Garner argued that having the prospect of money to spend for the projects would only make it more difficult to get any lasting change, and that passing the law now, when it would not remove any money from the fund, was the best time.

Teague will propose a change in Senate rules so that a public record will be kept of which projects are approved by its members, he said. Problems with the fund largely stem from the lack of any such statewide record-keeping, he said. He said he considered introducing a bill to that effect but decided against it, saying he thought it would be unwise for a senator to propose a law mandating what records the House should keep on its members.

The Legislature used to approve grants directly, but that was found to be unconstitutional in a 2005 lawsuit that was upheld by a state Supreme Court ruling in December 2006. State money is supposed to go to projects with a statewide benefit, the court found.

In 2007, the Legislature adopted the current system of parcelling out their share of money for local projects to eight economic development districts. Those districts cover the state and are meant to encourage regional cooperation on economic development. Although the grants go through the districts, lawmakers decide how to disburse the grants.

According to the indictment, each legislator is responsible for distributing a portion of the money.

Mike Wilson, a former state House member from Jacksonville, challenged that method, too, but lost a Pulaski County Circuit Court ruling last year. He filed his appeal to the state Supreme Court earlier this month, he said in a telephone interview Monday.

Lawmakers still control the awarding of General Improvement Fund grants, and both the federal indictment of Woods and Neal's guilty plea say so, Wilson said. The district boards do not challenge the will of the lawmakers they depend upon to appropriate the money, he said.
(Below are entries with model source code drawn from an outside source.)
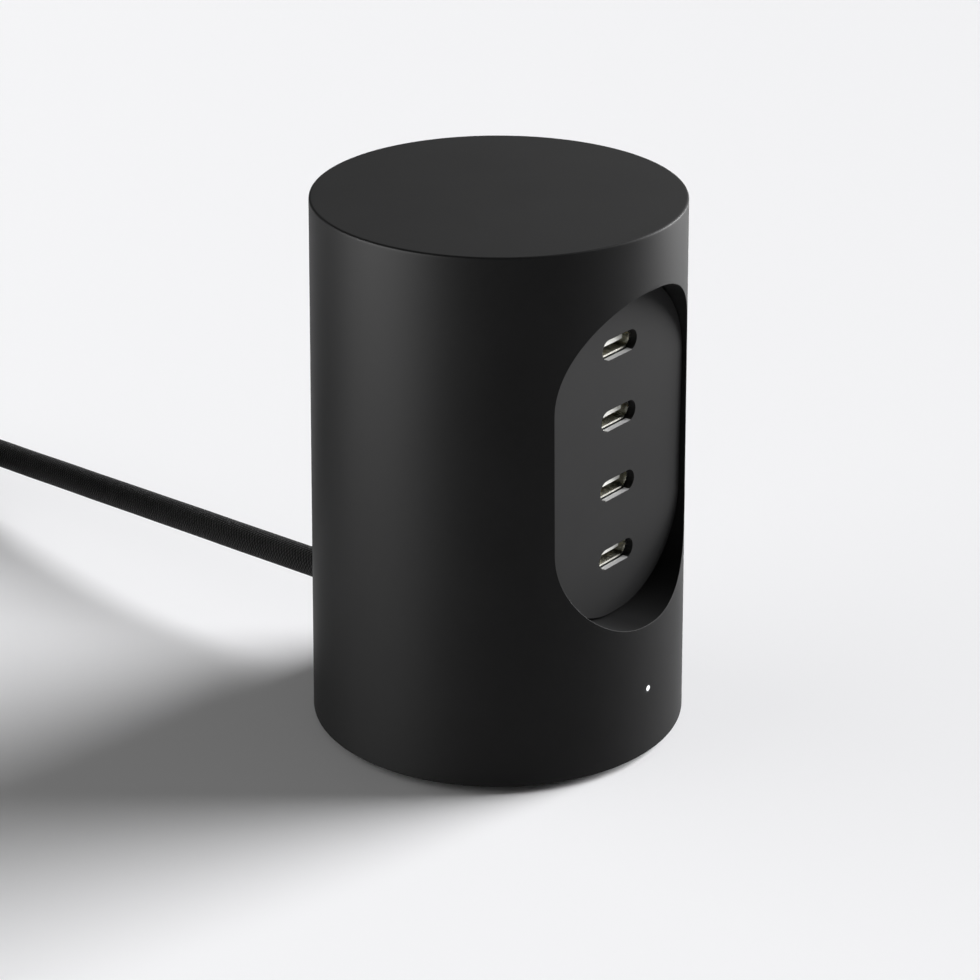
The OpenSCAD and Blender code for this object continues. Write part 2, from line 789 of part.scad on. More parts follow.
// Lead: the free run, the coil, the tail to the plug, and the tie round the coil
module cord_run() color([0.12, 0.12, 0.13]) {
    tube(CORD_ROUTE, cord_d, CORD_SIDES);
}

module cord_tail() color([0.12, 0.12, 0.13]) {
    tube(TAIL_ROUTE, cord_d, CORD_SIDES);
}

module coil_layer(out_r, z0, g) {
    w = out_r - coil_in_r + cord_d;
    translate([(coil_in_r + out_r) / 2, z0 + cord_d / 2]) {
        round_rect(w + 2 * g, cord_d + 2 * g, cord_d / 2 + g);
    }
}

module coil_section(g) {
    coil_layer(coil_low_r, coil_z, g);
    coil_layer(coil_high_r, coil_z + cord_d, g);
    translate([coil_in_r - cord_d / 2 - g, coil_z + cord_d / 2]) {
        square([coil_high_r - coil_in_r + cord_d / 2 + g, cord_d]);
    }
}

module cord_coil() color([0.12, 0.12, 0.13]) translate(coil_centre) {
    rotate_extrude() coil_section(0);
}

module cord_tie() color([0.18, 0.18, 0.18]) translate(coil_centre) {
    rotate(tie_at - tie_angle / 2) rotate_extrude(angle = tie_angle) difference() {
        coil_section(tie_t);
        coil_section(0);
    }
}

// Plug: a flat body that narrows to its strain relief, two part-insulated pins
module plug_place() {
    translate(plug_pos) rotate(-90) children();
}

module pin_bars(x0, x1, d) {
    for (y = [-1, 1]) translate([x0, y * pin_spacing / 2, 0]) rotate([0, 90, 0]) cylinder(d = d, h = x1 - x0);
}

plug_face_x = plug_relief_len + plug_len;

module plug_body() color([0.1, 0.1, 0.1]) plug_place() {
    shoulder = plug_relief_len + 8;
    difference() {
        union() {
            intersection() {
                translate([0, 0, -plug_t / 2]) linear_extrude(plug_t) {
                    polygon([[plug_relief_len - 2, -plug_back_w / 2], [shoulder, -plug_w / 2],
                        [plug_face_x, -plug_w / 2], [plug_face_x, plug_w / 2],
                        [shoulder, plug_w / 2], [plug_relief_len - 2, plug_back_w / 2]]);
                }
                rotate([90, 0, 90]) linear_extrude(plug_face_x) round_rect(plug_w, plug_t, plug_edge_r);
            }
            rotate([0, 90, 0]) cylinder(d1 = cord_d + 2, d2 = plug_t - 2, h = plug_relief_len);
        }
        rotate([0, -90, 0]) translate([0, 0, -6]) cylinder(d = cord_d, h = 6 + through);
        pin_bars(plug_face_x - pin_root, plug_face_x + through, pin_core_d);
    }
}

module plug_sleeves() color([0.1, 0.1, 0.1]) plug_place() {
    difference() {
        pin_bars(plug_face_x, plug_face_x + pin_sleeve_len, pin_sleeve_d);
        pin_bars(plug_face_x - through, plug_face_x + pin_sleeve_len + through, pin_core_d);
    }
}

module plug_pins() color([0.82, 0.82, 0.8]) plug_place() {
    pin_bars(plug_face_x - pin_root, plug_face_x + pin_sleeve_len, pin_core_d);
    pin_bars(plug_face_x + pin_sleeve_len, plug_face_x + pin_len, pin_d);
}

housing();
base_cover();
foot_ring();
cover_screws();
port_panel();
for (i = [1:PORTS]) {
    usb_shell(i);
    usb_insulator(i);
}
usb_contacts();
light_pipe();
status_led();
port_board();
port_inductors();
port_controllers();
port_capacitors();
board_header();
main_board();
power_chips();
bridge_rectifier();
x_capacitor();
fuse();
choke_base();
choke_core();
choke_windings();
transformer_core();
transformer_bobbin();
transformer_winding();
bulk_capacitors();
thermal_pad();
heat_spreader();
spreader_screws();
inner_frame();
top_brace();
top_pad();
cord_gland();
cord_clamp();
clamp_screws();
lead_live();
lead_neutral();
cord_run();
cord_coil();
cord_tail();
cord_tie();
plug_body();
plug_sleeves();
plug_pins();
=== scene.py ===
"""Looks of a round desktop USB charger: a matt black tapered tower with a sunken panel of four
USB-C ports, a status light, and a braided mains lead that lies coiled behind its left side.

Metres, Z up, the table at z = 0. The ports face -Y and the lead leaves towards +Y.
"""

import json
import math

import bmesh
import bpy
from mathutils import Matrix, Vector


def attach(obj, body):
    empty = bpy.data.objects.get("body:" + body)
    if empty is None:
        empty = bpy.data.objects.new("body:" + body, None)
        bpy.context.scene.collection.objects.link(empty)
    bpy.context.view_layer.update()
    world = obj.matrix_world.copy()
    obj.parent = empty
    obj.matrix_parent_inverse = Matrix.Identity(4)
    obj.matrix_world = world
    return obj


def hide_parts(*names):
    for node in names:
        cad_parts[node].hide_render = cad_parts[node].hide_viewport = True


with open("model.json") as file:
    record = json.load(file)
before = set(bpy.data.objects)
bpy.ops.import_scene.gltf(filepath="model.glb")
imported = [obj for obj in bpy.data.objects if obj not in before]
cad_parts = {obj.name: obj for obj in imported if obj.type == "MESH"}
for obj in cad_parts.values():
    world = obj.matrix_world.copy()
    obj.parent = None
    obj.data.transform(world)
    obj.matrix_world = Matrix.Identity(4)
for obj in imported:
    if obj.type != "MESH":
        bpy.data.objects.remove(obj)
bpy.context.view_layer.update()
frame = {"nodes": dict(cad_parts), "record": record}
scene = bpy.context.scene
MM = 0.001


# The camera, as it was solved from the tower's outlines
CAMERA_AT = Vector((-0.387495, -0.301006, 0.257230))
CAMERA_AHEAD = (0.7897, 0.6134)
CAMERA_PAN = 0.158        # degrees, to the left
CAMERA_TILT = 23.922      # degrees, down
CAMERA_ROLL = 0.060       # degrees
LENS, SENSOR = 120.16, 36  # mm
NEAREST, FARTHEST = 0.01, 100


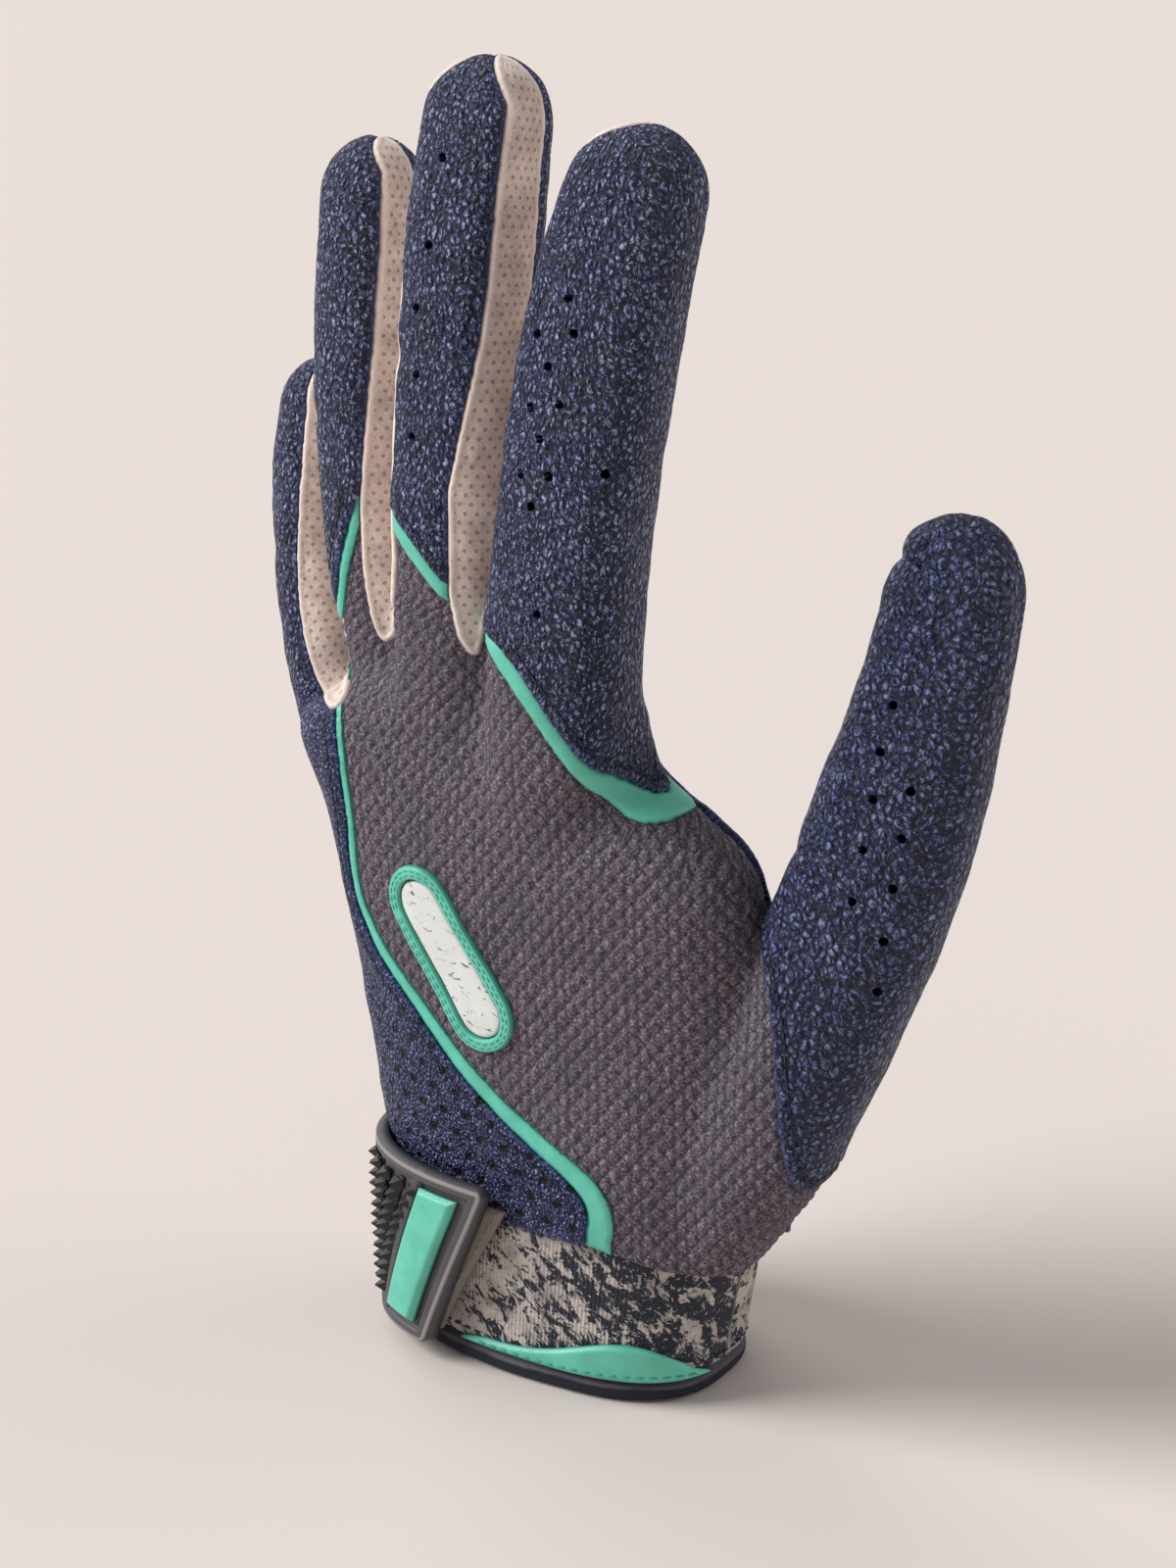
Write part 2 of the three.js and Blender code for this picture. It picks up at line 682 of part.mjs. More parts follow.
// A patch that hugs the cuff between two levels; start and end give its sides at each share
// of its height, and crest what its top edge gains at each share of its length
function cuffPatch({ start, end, low, high, inner, outer, crest = () => 0 }) {
  const columns = Math.ceil(Math.max(end(0) - start(0), end(1) - start(1)) / patchStep);
  const slant = Math.max(Math.abs(start(1) - start(0)), Math.abs(end(1) - end(0)));
  const rows = Math.max(1, Math.ceil(slant / patchStep));
  const points = [];
  for (const lift of [inner, outer]) {
    for (let j = 0; j <= rows; j++) {
      for (let i = 0; i <= columns; i++) {
        const v = j / rows;
        const top = high + crest(i / columns);
        points.push(onCuff(lerp(start(v), end(v), i / columns), lerp(low, top, v), lift));
      }
    }
  }
  const index = (side, j, i) => side * (rows + 1) * (columns + 1) + j * (columns + 1) + i;
  const triangles = [];
  const quad = (a, b, c, d) => triangles.push(a, b, c, a, c, d);
  for (let j = 0; j < rows; j++) {
    for (let i = 0; i < columns; i++) {
      quad(index(1, j, i), index(1, j, i + 1), index(1, j + 1, i + 1), index(1, j + 1, i));
      quad(index(0, j, i), index(0, j + 1, i), index(0, j + 1, i + 1), index(0, j, i + 1));
    }
    quad(index(0, j, 0), index(1, j, 0), index(1, j + 1, 0), index(0, j + 1, 0));
    quad(index(0, j, columns), index(0, j + 1, columns), index(1, j + 1, columns), index(1, j, columns));
  }
  for (let i = 0; i < columns; i++) {
    quad(index(0, 0, i), index(0, 0, i + 1), index(1, 0, i + 1), index(1, 0, i));
    quad(index(0, rows, i), index(1, rows, i), index(1, rows, i + 1), index(0, rows, i + 1));
  }
  return solid(points, triangles);
}

const notchShape = [
  [notchAcross - notchWidth / 2, -overrun], [notchAcross + notchWidth / 2, -overrun],
  [notchAcross + notchWidth / 2, hemHeight], [notchAcross + leather / 2, notchHeight],
  [notchAcross - leather / 2, notchHeight], [notchAcross - notchWidth / 2, hemHeight],
];
const palmSideOnly = seamSide(1);
const notch = backPrism(notchShape, overrun * 2).intersect(palmSideOnly);
const bandLevels = [[hemHeight + seamGap, -cuffSheet, 0], [cuffHeight, -cuffSheet, 0]];
const liningLift = -cuffSheet - seamGap;
const liningLevels = [
  [hemHeight + seamGap, liningLift - liningSheet, liningLift],
  [cuffHeight, liningLift - liningSheet, liningLift],
];
const hemLift = liningLift - liningSheet;
const hemLevels = [
  [0, hemLift, hemLift + hemSheet * 0.85], [hemHeight / 2, hemLift, hemLift + hemSheet * 1.08],
  [hemHeight, hemLift, hemLift + hemSheet * 0.95],
];
addMesh("cuff_band", cuffRing(bandLevels).subtract(notch), "print");
addMesh("cuff_lining", cuffRing(liningLevels).subtract(notch), "lining");
addMesh("hem_binding", cuffRing(hemLevels).subtract(notch), "lining");

// Hem piping on the back, whose top edge swells to the thumb side
const pipingLow = hemHeight + seamGap * 2;
addMesh("hem_piping", cuffPatch({
  start: () => pipingStart, end: () => pipingEnd, low: pipingLow, high: pipingLow + pipingHeight,
  inner: seamGap, outer: seamGap + pipingSheet,
  crest: (u) => flashHeight * Math.sin(Math.PI * u ** flashPeakShare) ** 2,
}), "teal");

// Strap stack: loop patch, hook patch, strap, rubber frame
const loopLift = seamGap;
const hookLift = loopLift + loopSheet + seamGap;
const strapLift = hookLift + hookThickness + seamGap;
const frameLift = strapLift + strapThickness + seamGap;
const spikeLift = frameLift + frameThickness + seamGap;
const strapLow = strapTop - strapHeight;
const loopLow = (cuffHeight + hemHeight - loopHeight) / 2;
addMesh("loop_patch", cuffPatch({
  start: () => hookStart - hookMargin, end: () => hookStart + hookLength + hookMargin,
  low: loopLow + hookMargin / 2, high: loopLow + loopHeight,
  inner: loopLift, outer: loopLift + loopSheet,
}), "lining");
addMesh("hook_patch", cuffPatch({
  start: () => hookStart, end: () => hookStart + hookLength,
  low: strapLow + hookMargin, high: strapTop - hookMargin,
  inner: hookLift, outer: hookLift + hookThickness,
}), "spike");
const strapBand = cuffPatch({
  start: () => strapRootAlong, end: () => strapHingeAlong - seamGap / 2, low: strapLow, high: strapTop,
  inner: strapLift, outer: strapLift + strapThickness,
});
const strapSeat = cuffPatch({
  start: () => strapRootAlong, end: () => strapRootAlong + strapSeatLength, low: strapLow, high: cuffHeight,
  inner: seamGap, outer: strapLift + strapThickness / 2,
});
addMesh("strap_root", strapBand.add(strapSeat), "leather");
addMesh("strap_tab", cuffPatch({
  start: () => strapHingeAlong + seamGap / 2, end: (v) => lerp(strapEndBottom, strapEndTop, v),
  low: strapLow, high: strapTop, inner: strapLift, outer: strapLift + strapThickness,
}), "suede");

// Rubber frame on the strap: a base sheet with a raised border and a raised bar between spikes and plate
const frameEnd = (v) => lerp(frameEndBottom, frameEndTop, v);
const framePatch = (start, end, low, high, outer) => cuffPatch({
  start, end, low, high, inner: frameLift, outer: frameLift + outer,
});
const rimOuter = frameThickness + rimRise;
const frameSpan = frameTop - frameBottom;
const rimShare = frameRim / frameSpan;
const lowEnd = (v) => frameEnd(v * rimShare);
const highEnd = (v) => frameEnd(1 - rimShare * (1 - v));
const plateEnd = (v) => frameEnd(v) - plateMargin;
const plateStart = (v) => plateEnd(v) - plateWidth;
const barStart = (v) => plateStart(v) - barWidth - seamGap;
addMesh("tab_frame", joined([
  framePatch(() => frameStart, frameEnd, frameBottom, frameTop, frameThickness),
  framePatch(() => frameStart, () => frameStart + frameRim, frameBottom, frameTop, rimOuter),
  framePatch((v) => frameEnd(v) - frameRim, frameEnd, frameBottom, frameTop, rimOuter),
  framePatch(() => frameStart, lowEnd, frameBottom, frameBottom + frameRim, rimOuter),
  framePatch(() => frameStart, highEnd, frameTop - frameRim, frameTop, rimOuter),
  framePatch(barStart, (v) => plateStart(v) - seamGap, frameBottom, frameTop, rimOuter),
]), "rubber");

const plateLow = frameBottom + frameRim * 1.6;
const plateHigh = frameTop - frameRim * 1.6;
const plateSlant = (edge) => (v) => edge((lerp(plateLow, plateHigh, v) - frameBottom) / frameSpan);
addMesh("tab_plate", cuffPatch({
  start: plateSlant(plateStart), end: plateSlant(plateEnd), low: plateLow, high: plateHigh,
  inner: spikeLift, outer: spikeLift + plateRise,
}), "teal");

function pyramid(along, z, size, lift, rise) {
  const corners = [[-1, -1], [1, -1], [1, 1], [-1, 1]];
  const base = corners.map(([a, b]) => onCuff(along + (a * size) / 2, z + (b * size) / 2, lift));
  const tip = onCuff(along, z, lift + rise);
  return solid([...base, tip], [0, 2, 1, 0, 3, 2, 0, 1, 4, 1, 2, 4, 2, 3, 4, 3, 0, 4]);
}

for (let row = 0; row < spikeRows; row++) {
  const alongAt = (z) => spikeFieldStart + row * spikePitch + (z - frameBottom) * spikeFieldLean;
  const bedHalf = (v) => (spikeBed * lerp(bedEndShare, 1, Math.sin(Math.PI * v))) / 2;
  const bedSide = (side) => (v) => alongAt(lerp(plateLow, plateHigh, v)) + side * bedHalf(v);
  const bed = cuffPatch({
    start: bedSide(-1), end: bedSide(1),
    low: plateLow, high: plateHigh, inner: spikeLift, outer: spikeLift + loopSheet,
  });
  const spikes = [];
  for (let k = 0; k < spikesInRow; k++) {
    const z = lerp(plateLow, plateHigh, (k + 0.5) / spikesInRow);
    spikes.push(pyramid(alongAt(z), z, spikeSize, spikeLift + loopSheet / 2, spikeRise));
  }
  addMesh("spike_row_" + (row + 1), joined([bed, ...spikes]), "spike");
}

// Pull tab: a folded leather loop sewn in the side seam above the cuff
const pullTabRow = palmRow(pullTabRowShare);
const tabSide = pullTabRow.across - pullTabRow.halfWidth + pullTabReach / 2;
const tabSection = (z) => [[-1, 0], [1, 0], [1, 1], [-1, 1]].map(([a, b]) =>
  vec(tabSide + a * pullTabReach, pullTabPalmar + b * pullTabSheet, z));
const pullTab = loft([pullTabRow.up, pullTabRow.up + pullTabHeight].map(tabSection));
addMesh("pull_tab", pullTab.subtract(handSolid(seamGap)), "leather");

export default glove;
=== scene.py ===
import math

import bmesh
import bpy
import numpy as np
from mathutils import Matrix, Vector, noise
from mathutils.bvhtree import BVHTree
from mathutils.kdtree import KDTree


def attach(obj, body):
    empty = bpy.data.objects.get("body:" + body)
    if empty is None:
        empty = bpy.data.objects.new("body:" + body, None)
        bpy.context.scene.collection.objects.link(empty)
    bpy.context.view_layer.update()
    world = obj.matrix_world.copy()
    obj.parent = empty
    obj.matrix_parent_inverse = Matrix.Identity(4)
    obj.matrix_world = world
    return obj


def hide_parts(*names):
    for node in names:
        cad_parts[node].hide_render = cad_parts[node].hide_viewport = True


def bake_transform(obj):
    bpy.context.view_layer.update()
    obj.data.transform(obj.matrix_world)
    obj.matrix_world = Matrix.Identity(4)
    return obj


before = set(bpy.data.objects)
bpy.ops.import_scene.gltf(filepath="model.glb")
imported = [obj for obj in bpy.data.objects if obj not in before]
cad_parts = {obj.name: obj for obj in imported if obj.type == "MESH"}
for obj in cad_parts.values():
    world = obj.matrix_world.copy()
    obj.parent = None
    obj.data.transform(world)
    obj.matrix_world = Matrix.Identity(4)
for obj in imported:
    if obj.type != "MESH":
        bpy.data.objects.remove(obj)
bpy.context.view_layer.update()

# A left-hand batting glove. Lengths are millimetres until a mesh is made, and angles are degrees.
# +Z runs to the fingertips, +X to the thumb, and -Y out of the back of the hand.
MM = 0.001
FAR = 99.0

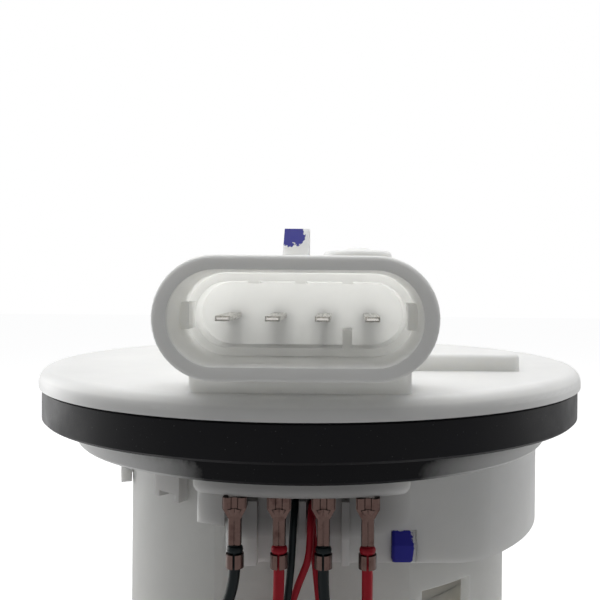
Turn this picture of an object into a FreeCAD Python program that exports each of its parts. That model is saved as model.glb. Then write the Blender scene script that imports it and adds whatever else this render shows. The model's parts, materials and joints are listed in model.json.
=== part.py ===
import FreeCAD, Part
import math
import os

# In-tank fuel pump module. Millimetres. The origin is the centre of the flange gasket's lower
# face, +Z is up out of the tank, and the electrical connector points to -Y.

Vector = FreeCAD.Vector
TOP = Vector(0, 0, 1)
BACK = Vector(0, 1, 0)
RIGHT = Vector(1, 0, 0)

# Running fits and seats
running_fit = 0.03
snug = 0.1
seat_gap = 0.3

# Flange and gasket
spigot_radius = 50.4
spigot_wall = 2.2
gasket_seat = 8.6
gasket_radius = spigot_radius + gasket_seat
gasket_height = 6.85
gasket_bevel = 0.5
lip_width = 1.6
lip_radius = spigot_radius + lip_width
lip_depth = 5.1
flange_overhang = 0.6
flange_radius = gasket_radius + flange_overhang
flange_thickness = 3.75
flange_edge_round = 2.6
skirt_wall = 1.7
skirt_depth = 22.0
skirt_start = -54.0
skirt_end = 100.0
front_wall_inset = 10.4
front_wall_y = front_wall_inset - spigot_radius
front_wall_left = -14.0
partitions = ((-9.7, 3.0), (-0.1, 1.3), (7.6, 1.4))
partition_height = 2.0
corner_round = 12.0
deck_depth = 8.1
deck_half_width = 18.7
deck_round = 2.0
partition_top = -10.5
anchor_low = -13.5
flange_low = gasket_height
flange_high = flange_low + flange_thickness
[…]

The change made accountability worse, Wilson said, because spending and record-keeping became divided among eight different districts with little oversight.

"There's no legal leeway for the Supreme Court to consider recent developments, such as the indictments, in their deliberations, which will be on points of law from the original case," Wilson said, also noting that the charges against Woods are still pending.

House Bill 1704 HB1704 includes a lot of specifics on how the money is to be spent in response to recent abuses, he said, demonstrating the desire of the Legislature to control the spending, he said.

The indictment and guilty plea vividly show problems in the existing system, Teague said, but those problems can be addressed.

"This program is a great help to my local fire departments and little towns," he said. "There's value to the General Improvement Fund, but the dollars need to be tracked."

Metro on 03/28/2017

*CORRECTION: Former state Rep. Micah Neal pleaded guilty Jan. 4 to one count of conspiracy to commit honest services fraud, admitting he took two kickbacks totaling $38,000 in exchange for directing grants from the state General Improvement Fund to two nonprofit entities. A previous version of this story gave an incorrect numbers of counts.